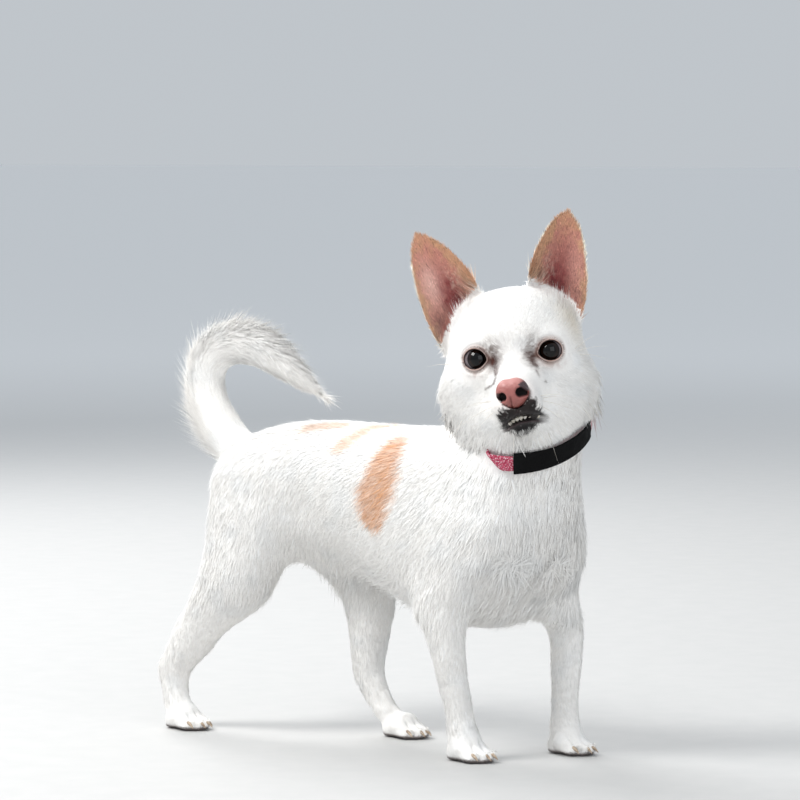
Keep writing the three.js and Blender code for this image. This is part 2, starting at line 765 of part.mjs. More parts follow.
const tailLocks = [];
for (let row = 0; row < lockRows; row += 1) {
  for (const angle of lockAngles) {
    const t = lerp(lockStart, lockEnd, (row + random() * 0.7 + (angle > 0 ? 0.2 : 0)) / lockRows);
    const place = tailPlace(t);
    const turn = radians((angle + (row % 2) * 18 - 9) * vary(0.12));
    const rise = place.out.clone().applyAxisAngle(place.lie, turn);
    const origin = place.at.clone().addScaledVector(rise, place.radius * 0.66);
    const size = Math.max(place.radius / 11, 0.72) * vary(0.14) * lerp(1, 0.86, Math.abs(Math.sin(turn)));
    tailLocks.push(lock(origin, rise, place.lie, lockLength * size, lockWidth * Math.min(size, 1)));
  }
}
for (let i = 0; i < tipLocks; i += 1) {
  const place = tailPlace(0.94);
  const rise = place.out.clone().applyAxisAngle(place.lie, radians((i - 2) * 44));
  const origin = place.at.clone().addScaledVector(rise, 1.2);
  tailLocks.push(lock(origin, rise.multiplyScalar(0.25), place.lie, 30 * vary(0.1), 6));
}
const tailWhole = union([tailShell, ...tailLocks]);

const tailCuts = {
  root: { point: vec(0, 234, 199), normal: vec(0, 0.78, 0.62) },
  high: 262,
  fore: 216,
};
const halfSeam = seam / 2;
parts.get('haunches').form = keepAhead(haunch, tailCuts.root.point, behind(tailCuts.root));
const tailOff = keepAhead(tailWhole, tailCuts.root.point, tailCuts.root.normal);
add('tail_base', tailOff.intersect(box(-60, 60, 222, 400, 150, tailCuts.high - halfSeam)), coatWhite);
const overTop = box(-60, 60, tailCuts.fore + halfSeam, 400, tailCuts.high + halfSeam, 400);
add('tail_bend', tailWhole.intersect(overTop), coatWhite);
add('tail_tip', tailWhole.intersect(box(-60, 60, 0, tailCuts.fore - halfSeam, 225, 400)), coatWhite);

// Collar: a band round the neck and a sleeve over its front left part, both sunk a little in the coat.
function neckPoint(angle, height, out) {
  const direction = collarSide.clone().multiplyScalar(Math.cos(angle));
  direction.addScaledVector(collarFront, Math.sin(angle));
  const origin = collarCentre.clone().addScaledVector(collarAxis, height);
  return origin.addScaledVector(direction, runOut(body, origin, direction, 70, 0) + out);
}

function collarRing(width, inner, outer) {
  const tube = weld(new THREE.TorusGeometry(10, 1, 6, 32));
  const spots = tube.attributes.position;
  for (let i = 0; i < spots.count; i += 1) {
    const angle = Math.atan2(spots.getY(i), spots.getX(i));
    const outside = Math.hypot(spots.getX(i), spots.getY(i)) > 10;
    const lift = Math.round(spots.getZ(i)) * (width / 2);
    const p = neckPoint(angle, lift, outside ? outer : inner);
    spots.setXYZ(i, p.x, p.y, p.z);
  }
  return solid(tube);
}

function collarArc(from, to, width, inner, outer) {
  const bar = new THREE.BoxGeometry(1, 1, 1, 14, 1, 2);
  const spots = bar.attributes.position;
  for (let i = 0; i < spots.count; i += 1) {
    const angle = radians(lerp(from, to, spots.getX(i) + 0.5));
    const p = neckPoint(angle, -spots.getZ(i) * width, spots.getY(i) > 0 ? outer : inner);
    spots.setXYZ(i, p.x, p.y, p.z);
  }
  return solid(bar);
}

const bandOut = collarThickness - collarSink;
const sleeveOut = bandOut + seam + sleeveThickness;
const band = collarRing(collarWidth, -collarSink, bandOut);
const channelWidth = collarWidth + 2 * seam;
const [sleeveFrom, sleeveTo] = sleeveArc;
const sleeveChannel = collarArc(sleeveFrom - 5, sleeveTo + 5, channelWidth, -collarSink - 3, bandOut + seam);
const sleeve = collarArc(...sleeveArc, sleeveWidth, -collarSink, sleeveOut).subtract(sleeveChannel);
const bandSeat = collarRing(channelWidth, -collarSink - seam, 8);
const seatWidth = sleeveWidth + 2 * seam;
const sleeveSeat = collarArc(sleeveFrom - 0.5, sleeveTo + 0.5, seatWidth, -collarSink - seam, 8);
parts.get('neck').form = parts.get('neck').form.subtract(bandSeat).subtract(sleeveSeat);
add('collar_band', band, '#d98f9d');
add('collar_sleeve', sleeve, '#1c1b1d');

const root = new THREE.Group();
root.name = 'chihuahua';
const meshes = [];
for (const [name, { form, colour }] of parts) {
  const coat = new THREE.MeshStandardMaterial({ color: colour, roughness: 0.8 });
  const mesh = new THREE.Mesh(geometryOf(form), coat);
  mesh.name = name;
  meshes.push(mesh);
  root.add(mesh);
}

// The origin moves to the middle of the object's footprint.
const extent = new THREE.Box3().setFromObject(root);
const middle = extent.getCenter(vec(0, 0, 0)).setZ(extent.min.z);
for (const mesh of meshes) mesh.geometry.translate(-middle.x, -middle.y, -middle.z);
root.userData.middle = middle.toArray();

export default root;
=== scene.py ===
import math

import bmesh
import bpy
import numpy as np
from mathutils import Matrix, Vector


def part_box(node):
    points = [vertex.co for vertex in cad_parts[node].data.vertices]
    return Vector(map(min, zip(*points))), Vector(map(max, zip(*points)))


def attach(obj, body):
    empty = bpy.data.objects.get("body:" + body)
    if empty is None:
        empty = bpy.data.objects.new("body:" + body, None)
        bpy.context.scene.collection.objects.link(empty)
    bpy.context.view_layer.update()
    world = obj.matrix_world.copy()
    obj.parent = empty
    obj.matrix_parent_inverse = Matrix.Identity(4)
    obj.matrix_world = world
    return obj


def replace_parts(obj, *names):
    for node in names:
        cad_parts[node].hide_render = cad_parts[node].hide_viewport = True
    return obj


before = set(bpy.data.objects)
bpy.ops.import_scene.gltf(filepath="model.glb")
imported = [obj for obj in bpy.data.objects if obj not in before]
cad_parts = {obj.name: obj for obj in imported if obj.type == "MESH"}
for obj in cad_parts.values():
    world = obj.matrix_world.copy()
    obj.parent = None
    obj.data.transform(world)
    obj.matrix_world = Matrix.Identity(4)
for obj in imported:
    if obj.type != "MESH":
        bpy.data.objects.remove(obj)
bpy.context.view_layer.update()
chance = np.random.default_rng(17)

# Places are given in millimetres in the drawing's own frame: y is 0 at the right forefoot, x is 0 in
# the middle of the body, z is 0 on the floor. The head has a frame of its own, 0 between the eyes.
head = {
    "place": (-17, -30, 277),
    "turn": -56,
    "pitch": 3,
    "roll": -7,
    "eyeSpacing": 48.8,
    "eyeDepth": -26.2,
}
photo = {
    "place": (-2362.5, -1895.1, 420),
    "azimuth": -50,
    "down": 3.314,
    "focal": 4430,  # in pixels
    "pixels": 800,
    "sensor": 36,
}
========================
* Challenge *
Reproduce verbatim only the segment of the listing bounded by the line containing "const root = new THREE.Group();" and the line containing "bpy.data.objects.remove(obj)", with both boundary lines included.

* Worked solution *
const root = new THREE.Group();
root.name = 'chihuahua';
const meshes = [];
for (const [name, { form, colour }] of parts) {
  const coat = new THREE.MeshStandardMaterial({ color: colour, roughness: 0.8 });
  const mesh = new THREE.Mesh(geometryOf(form), coat);
  mesh.name = name;
  meshes.push(mesh);
  root.add(mesh);
}

// The origin moves to the middle of the object's footprint.
const extent = new THREE.Box3().setFromObject(root);
const middle = extent.getCenter(vec(0, 0, 0)).setZ(extent.min.z);
for (const mesh of meshes) mesh.geometry.translate(-middle.x, -middle.y, -middle.z);
root.userData.middle = middle.toArray();

export default root;
=== scene.py ===
import math

import bmesh
import bpy
import numpy as np
from mathutils import Matrix, Vector


def part_box(node):
    points = [vertex.co for vertex in cad_parts[node].data.vertices]
    return Vector(map(min, zip(*points))), Vector(map(max, zip(*points)))


def attach(obj, body):
    empty = bpy.data.objects.get("body:" + body)
    if empty is None:
        empty = bpy.data.objects.new("body:" + body, None)
        bpy.context.scene.collection.objects.link(empty)
    bpy.context.view_layer.update()
    world = obj.matrix_world.copy()
    obj.parent = empty
    obj.matrix_parent_inverse = Matrix.Identity(4)
    obj.matrix_world = world
    return obj


def replace_parts(obj, *names):
    for node in names:
        cad_parts[node].hide_render = cad_parts[node].hide_viewport = True
    return obj


before = set(bpy.data.objects)
bpy.ops.import_scene.gltf(filepath="model.glb")
imported = [obj for obj in bpy.data.objects if obj not in before]
cad_parts = {obj.name: obj for obj in imported if obj.type == "MESH"}
for obj in cad_parts.values():
    world = obj.matrix_world.copy()
    obj.parent = None
    obj.data.transform(world)
    obj.matrix_world = Matrix.Identity(4)
for obj in imported:
    if obj.type != "MESH":
        bpy.data.objects.remove(obj)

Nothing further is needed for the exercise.